**Rows:**
-- begin --

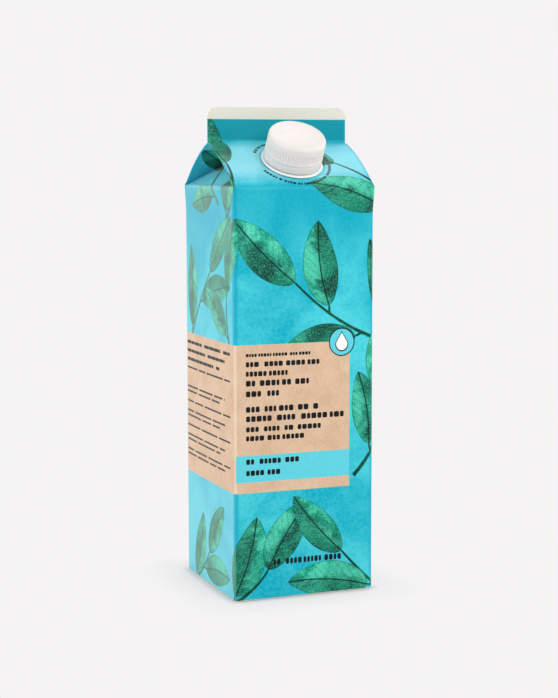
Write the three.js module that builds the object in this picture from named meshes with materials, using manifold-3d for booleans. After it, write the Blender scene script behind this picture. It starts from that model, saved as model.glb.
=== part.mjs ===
// A one quart gable-top carton for liquid soap, with a screw cap on its front roof panel.
// Millimetres, +Z up, origin at the centre of the base, cap side towards -Y.

import * as THREE from 'three';
import { mergeVertices } from 'three/addons/utils/BufferGeometryUtils.js';
import Module from 'manifold-3d';

const wasm = await Module();
wasm.setup();

// Carton
const CARTON_WIDTH = 70;          // left to right
const CARTON_DEPTH = 70;          // front to back
const BODY_HEIGHT = 192.1;        // floor to the score under the roof
const ROOF_SLANT = 41;            // roof score to ridge, along the panel
const BOARD = 0.55;               // one layer of coated board
const CORNER_RADIUS = 2.2;        // upright folds of the body
const CORNER_TAPER = 14;          // height over which the upright folds sharpen below the roof
const SCORE_RADIUS = 1.6;         // folds between walls and roof
const FOOT_RADIUS = 1.1;          // folds between walls and base
const ROOF_BOW_EDGE = 2.1;        // how far a roof panel bows out at its side edges
const ROOF_BOW_MIDDLE = 1.2;      // and in its middle, which the spout holds flatter
const BOW_POWER_EDGE = 2;         // plain arc at the side edges
const BOW_POWER_MIDDLE = 4;       // squarer in the middle
const NOSE_SHARE = 0.9;           // round nose of a folded edge, in board thicknesses
const SHARP_SHARE = 0.6;          // upright folds at the roof, in board thicknesses
const FIN_HEIGHT = 15.6;          // ridge to the top of the sealed fin
const FIN_STRIP = 5.6;            // two-layer strip along the top of the fin
const FIN_STRIP_OVERHANG = 0.3;   // strip past the folded layers, at each end
const FIN_CORNER = 4.4;           // die-cut corners of the strip
const FIN_LAP = 0.03;             // welded halves of the fin run into each other

// Base of the carton
const RIM_WIDTH = 1.7;            // folded rim that the carton stands on
const BASE_RECESS = 1.6;          // base flaps above the floor
const BASE_LAP = 9;               // outer base flap past the middle

// Spout, standing on a flat land that is pressed into the roof
const SPOUT_UP_ROOF = 19.8;       // spout axis from the roof score, along the panel
const LAND_PRESS = 0.4;           // land below the middle of the bowed panel
const LAND_MARGIN = 0.5;          // land past the flange
const FLANGE_LEDGE = 0.85;        // flange past the foot of the closure
const FLANGE_THICKNESS = 1.1;
const FLANGE_CHAMFER = 0.385;
const NECK_RADIUS = 11.2;
const NECK_WALL = 1.5;
const NECK_CHAMFER = 0.45;        // rim of the neck, inside and outside
const NECK_HEIGHT = 11.8;         // above the flange
const SOCKET_DEPTH = 3.4;         // hole in the roof under the land
const MEMBRANE_THICKNESS = 0.8;   // closes the bore, level with the flange, until it is torn out
const RING_BAR = 0.85;            // radius of the pull ring's bar
const RING_ROOM = 3.25;           // between the pull ring and the bore
const RING_LIFT = 4;              // middle of the pull ring above the membrane
const STEM_TOP_SHARE = 0.9;       // stem of the pull ring, in radii of its bar
const STEM_FOOT_SHARE = 1.5;
const BEAD_DEPTH = 1.05;          // bead that keeps the tamper band down
const BEAD_LIFT = 2.3;            // its underside above the flange
const BEAD_EDGE = 0.3;
const BEAD_SLOPE = 1.3;           // height of the ramp over the bead

// Thread
const THREAD_STARTS = 3;
const THREAD_LEAD = 9;
const THREAD_DEPTH = 1.05;
const THREAD_ROOT_WIDTH = 1.1;
const THREAD_CREST_WIDTH = 0.5;
const THREAD_CLEARANCE = 0.5;     // crest to the opposite wall
const THREAD_LIFT = 1.7;          // start of the neck's thread above the bead's ramp
const THREAD_TOP_MARGIN = 2.1;    // end of a thread below the rim or the crown
const THREAD_RUN_OUT = 2;         // facets over which a thread's ends run out
const THREAD_END_SHARE = 0.05;    // of a thread's depth, left at its ends

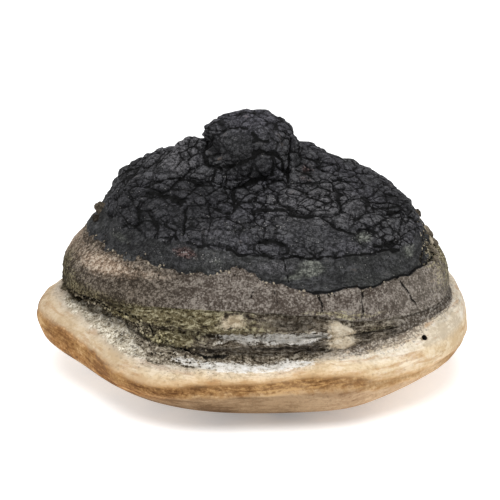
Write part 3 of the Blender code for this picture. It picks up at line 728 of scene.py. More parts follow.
def weathering_tree():
    """Moves each point along its normal by cracks, grit, streaks and crumbs of its own zone."""
    tree, given, result = new_geometry_tree("weathering", WEATHERING)
    place = add(tree, "GeometryNodeInputPosition").outputs[0]
    keep = add(
        tree,
        "GeometryNodeStoreNamedAttribute",
        {"Geometry": given["Geometry"], "Name": "ground", "Value": place},
        data_type="FLOAT_VECTOR",
    )
    growth = add(tree, "ShaderNodeSeparateXYZ", {0: named(tree, "growth", "FLOAT_VECTOR")}).outputs
    ring = growth["Y"]
    depth = add(tree, "ShaderNodeSeparateXYZ", {0: place}).outputs["Y"]
    off_cut = step(tree, depth, CUT_FACE_Y - 0.6 * MM, CUT_FACE_Y - 2.5 * MM)
    on_crust = step(tree, named(tree, "below_crust"), 0.3, -0.5)
    on_plates = step(tree, named(tree, "below_plates"), 1.2, -0.8, 0.25, 1.0)
    rough = calc(tree, "MULTIPLY_ADD", named(tree, "smooth"), -0.8, 1.0)
    on_plates = calc(tree, "MULTIPLY", on_plates, rough)
    off_margin = step(tree, ring, 19.4 * RING_SPACING, 18.6 * RING_SPACING)
    on_band = calc(tree, "MULTIPLY", calc(tree, "SUBTRACT", 1.0, on_crust), off_margin)

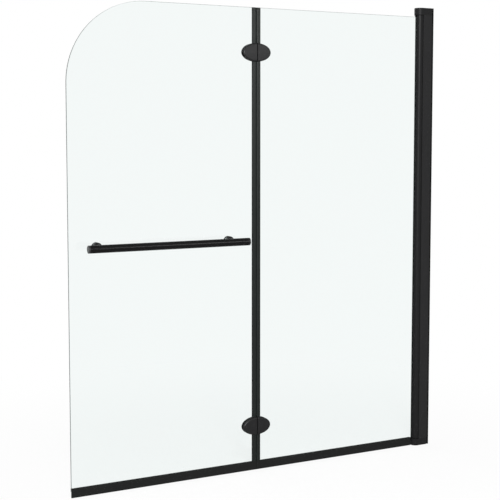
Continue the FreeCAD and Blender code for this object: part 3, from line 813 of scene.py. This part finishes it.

-- end --

**Exercise brief:** Reproduce each record shown above without altering a single word.

**Solution to the exercise:**
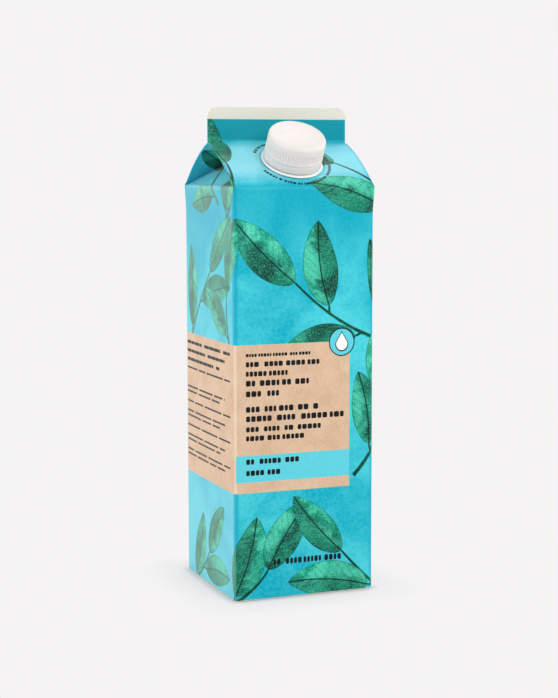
Write the three.js module that builds the object in this picture from named meshes with materials, using manifold-3d for booleans. After it, write the Blender scene script behind this picture. It starts from that model, saved as model.glb.
=== part.mjs ===
// A one quart gable-top carton for liquid soap, with a screw cap on its front roof panel.
// Millimetres, +Z up, origin at the centre of the base, cap side towards -Y.

import * as THREE from 'three';
import { mergeVertices } from 'three/addons/utils/BufferGeometryUtils.js';
import Module from 'manifold-3d';

const wasm = await Module();
wasm.setup();

// Carton
const CARTON_WIDTH = 70;          // left to right
const CARTON_DEPTH = 70;          // front to back
const BODY_HEIGHT = 192.1;        // floor to the score under the roof
const ROOF_SLANT = 41;            // roof score to ridge, along the panel
const BOARD = 0.55;               // one layer of coated board
const CORNER_RADIUS = 2.2;        // upright folds of the body
const CORNER_TAPER = 14;          // height over which the upright folds sharpen below the roof
const SCORE_RADIUS = 1.6;         // folds between walls and roof
const FOOT_RADIUS = 1.1;          // folds between walls and base
const ROOF_BOW_EDGE = 2.1;        // how far a roof panel bows out at its side edges
const ROOF_BOW_MIDDLE = 1.2;      // and in its middle, which the spout holds flatter
const BOW_POWER_EDGE = 2;         // plain arc at the side edges
const BOW_POWER_MIDDLE = 4;       // squarer in the middle
const NOSE_SHARE = 0.9;           // round nose of a folded edge, in board thicknesses
const SHARP_SHARE = 0.6;          // upright folds at the roof, in board thicknesses
const FIN_HEIGHT = 15.6;          // ridge to the top of the sealed fin
const FIN_STRIP = 5.6;            // two-layer strip along the top of the fin
const FIN_STRIP_OVERHANG = 0.3;   // strip past the folded layers, at each end
const FIN_CORNER = 4.4;           // die-cut corners of the strip
const FIN_LAP = 0.03;             // welded halves of the fin run into each other

// Base of the carton
const RIM_WIDTH = 1.7;            // folded rim that the carton stands on
const BASE_RECESS = 1.6;          // base flaps above the floor
const BASE_LAP = 9;               // outer base flap past the middle

// Spout, standing on a flat land that is pressed into the roof
const SPOUT_UP_ROOF = 19.8;       // spout axis from the roof score, along the panel
const LAND_PRESS = 0.4;           // land below the middle of the bowed panel
const LAND_MARGIN = 0.5;          // land past the flange
const FLANGE_LEDGE = 0.85;        // flange past the foot of the closure
const FLANGE_THICKNESS = 1.1;
const FLANGE_CHAMFER = 0.385;
const NECK_RADIUS = 11.2;
const NECK_WALL = 1.5;
const NECK_CHAMFER = 0.45;        // rim of the neck, inside and outside
const NECK_HEIGHT = 11.8;         // above the flange
const SOCKET_DEPTH = 3.4;         // hole in the roof under the land
const MEMBRANE_THICKNESS = 0.8;   // closes the bore, level with the flange, until it is torn out
const RING_BAR = 0.85;            // radius of the pull ring's bar
const RING_ROOM = 3.25;           // between the pull ring and the bore
const RING_LIFT = 4;              // middle of the pull ring above the membrane
const STEM_TOP_SHARE = 0.9;       // stem of the pull ring, in radii of its bar
const STEM_FOOT_SHARE = 1.5;
const BEAD_DEPTH = 1.05;          // bead that keeps the tamper band down
const BEAD_LIFT = 2.3;            // its underside above the flange
const BEAD_EDGE = 0.3;
const BEAD_SLOPE = 1.3;           // height of the ramp over the bead

// Thread
const THREAD_STARTS = 3;
const THREAD_LEAD = 9;
const THREAD_DEPTH = 1.05;
const THREAD_ROOT_WIDTH = 1.1;
const THREAD_CREST_WIDTH = 0.5;
const THREAD_CLEARANCE = 0.5;     // crest to the opposite wall
const THREAD_LIFT = 1.7;          // start of the neck's thread above the bead's ramp
const THREAD_TOP_MARGIN = 2.1;    // end of a thread below the rim or the crown
const THREAD_RUN_OUT = 2;         // facets over which a thread's ends run out
const THREAD_END_SHARE = 0.05;    // of a thread's depth, left at its ends

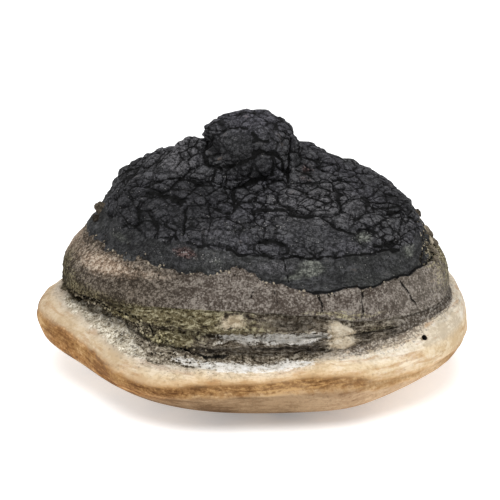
Write part 3 of the Blender code for this picture. It picks up at line 728 of scene.py. More parts follow.
def weathering_tree():
    """Moves each point along its normal by cracks, grit, streaks and crumbs of its own zone."""
    tree, given, result = new_geometry_tree("weathering", WEATHERING)
    place = add(tree, "GeometryNodeInputPosition").outputs[0]
    keep = add(
        tree,
        "GeometryNodeStoreNamedAttribute",
        {"Geometry": given["Geometry"], "Name": "ground", "Value": place},
        data_type="FLOAT_VECTOR",
    )
    growth = add(tree, "ShaderNodeSeparateXYZ", {0: named(tree, "growth", "FLOAT_VECTOR")}).outputs
    ring = growth["Y"]
    depth = add(tree, "ShaderNodeSeparateXYZ", {0: place}).outputs["Y"]
    off_cut = step(tree, depth, CUT_FACE_Y - 0.6 * MM, CUT_FACE_Y - 2.5 * MM)
    on_crust = step(tree, named(tree, "below_crust"), 0.3, -0.5)
    on_plates = step(tree, named(tree, "below_plates"), 1.2, -0.8, 0.25, 1.0)
    rough = calc(tree, "MULTIPLY_ADD", named(tree, "smooth"), -0.8, 1.0)
    on_plates = calc(tree, "MULTIPLY", on_plates, rough)
    off_margin = step(tree, ring, 19.4 * RING_SPACING, 18.6 * RING_SPACING)
    on_band = calc(tree, "MULTIPLY", calc(tree, "SUBTRACT", 1.0, on_crust), off_margin)

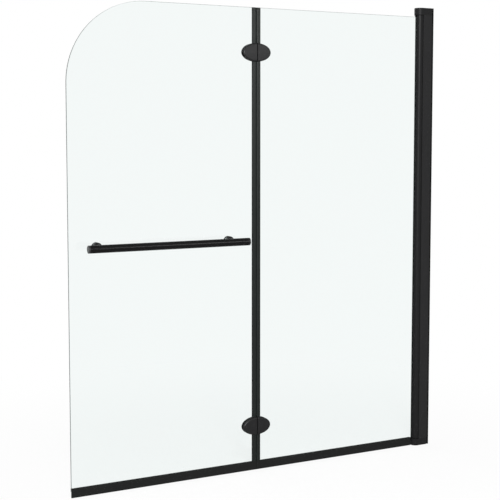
Continue the FreeCAD and Blender code for this object: part 3, from line 813 of scene.py. This part finishes it.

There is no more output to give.